EMCグローバルサービスの提供領域は戦略化(Strategize)から導入(Deploy)、設計(Design)、運用(Operate)まで幅広い

――ITベンダーによるサービスというと、やはり導入作業の部分をイメージしてしまうのですが、もっと広範な領域をカバーしているわけですね。

 事実として、先に述べた4つのサービス領域で最も伸びているのは「戦略化」の部分だ。EMCでは現在、IT環境の変革のためにクラウド、ビッグデータ、トラストという3つの大テーマを掲げているが、戦略化コンサルティングではこれに沿った戦略化を行う。

 戦略化の次に伸びているのが「運用」サービスだ。製品に対する十分な知識が顧客社員にない場合、運用サービスを契約していただき、われわれEMCがトレーニングなどを提供する。

 古くから提供してきた導入サービスは、われわれの事業としては縮小傾向にある。まず、製品自身のスマート化が進んできて、IT環境への実装が簡単になっていることが理由の1つ。また、導入サービスをEMC自身ではなく各リージョンのビジネスパートナーに任せ、EMCはより戦略化サービスにフォーカスするという方針も採っていることもその理由だ。

――IT製品導入前の戦略化、戦略策定はなぜ重要なのでしょうか。

 現在EMCではIT、そしてビジネスの「変革(Transform)」を提唱している。例えばITインフラの変革では、これまでばらばらに構築されサイロ化してしまっている、最適化されていないIT環境を、プライベートクラウドなどの形に整理、統合、最適化することになる。

 だが、例えばプライベートクラウドを導入したとしても、事前にきちんとした「戦略」がなければ、結局は元の混乱した状態に戻ってしまう危険性がある。何を達成すべきかという目的を定めなければならないのだ。

 もちろんこれはITインフラだけでなく、アプリケーション開発の変革や運用モデルの変革といった領域でも同じだ。そしてEMCはこうした領域でも、顧客の変革を戦略化の面でサポートすることができる。

――広範なサービス領域をカバーするためには、グローバルサービス部門自身にも「変革」が必要そうですね。
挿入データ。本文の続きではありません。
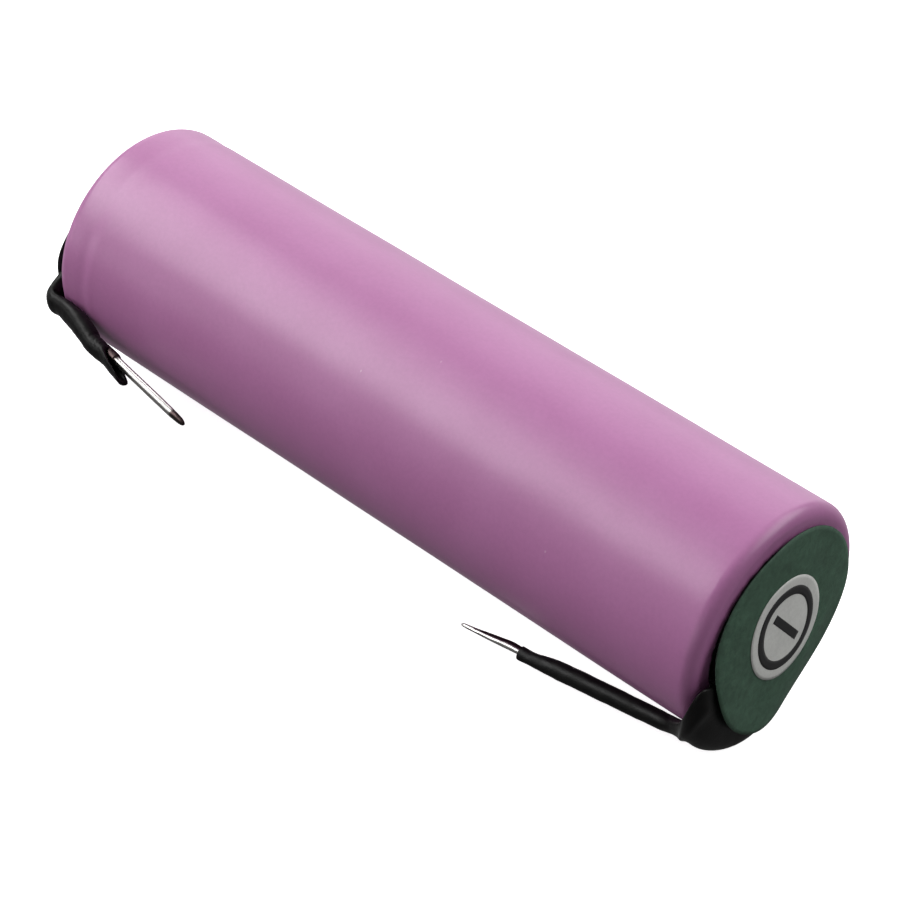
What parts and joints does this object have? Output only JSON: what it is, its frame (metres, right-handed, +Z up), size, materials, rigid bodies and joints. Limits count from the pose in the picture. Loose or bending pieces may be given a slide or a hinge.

 そのとおりだ。われわれ自身も常に役割の変革に迫られている。実際、7月には社内的に「プロフェッショナルサービスデリバリにおける変革」をアナウンスしている。

 まず、サービスを提供するスタッフ自身のスキルを常に向上させていかなければならない。たとえば数年前まで、“第3のプラットフォーム”への対応をお手伝いできるスタッフはゼロだったわけだが、現在はワールドワイドで300名以上を数える。

 また顧客の業界、例えば金融やヘルスケア、ライフサイエンスといった産業に対する知識も持たなければならない。われわれが提供するのはもはやITサービスにとどまらず、ビジネスサービスでもある。

 こうした変革を実現するため、業界標準よりも長い期間の社員教育を実施したり、先述したアナウンスとともに組織変更、キャリアプランの変更を行ったりしている。

――他の大手ITベンダーやITコンサルティングの企業も、ITの戦略化サービスを提供しています。他社と比較した場合のEMCの強みとは何でしょうか。

 すべてのものの中心に「データ」があると、しっかり理解していることだ。たくさんのデータから、ビジネスを実行可能にする「情報」が引き出される。そのための仕組みを提供するのがITとしての最も大事なサービスだと理解している。EMCは、データセントリック、インフォセントリックな観点から、より良いソリューション提案ができると考えている。

 また、サーバーベンダーやクラウドサービスベンダーの場合はどうしても自社製品へのロックインに傾きがちだが、EMCはストレージベンダーとして比較的ニュートラルな立場がとりやすく、顧客に最適なITを提案できることも強みだ。もちろん、ビッグデータコンサルティングなどの領域においてグローバルなナレッジ、豊富なベストプラクティスが提案できることも大きい。

――実際の顧客として多いのはどういった企業群でしょうか。

 業種に大きな偏りはないと思う。企業規模で言うと、超大手企業は課題への先進的な取り組みを自ら実行できる環境にある。その次にランクする企業群が(人材リソースなどの問題で)取り組みが遅れており、超大手に追いつこうとしてわれわれのサービスを活用している。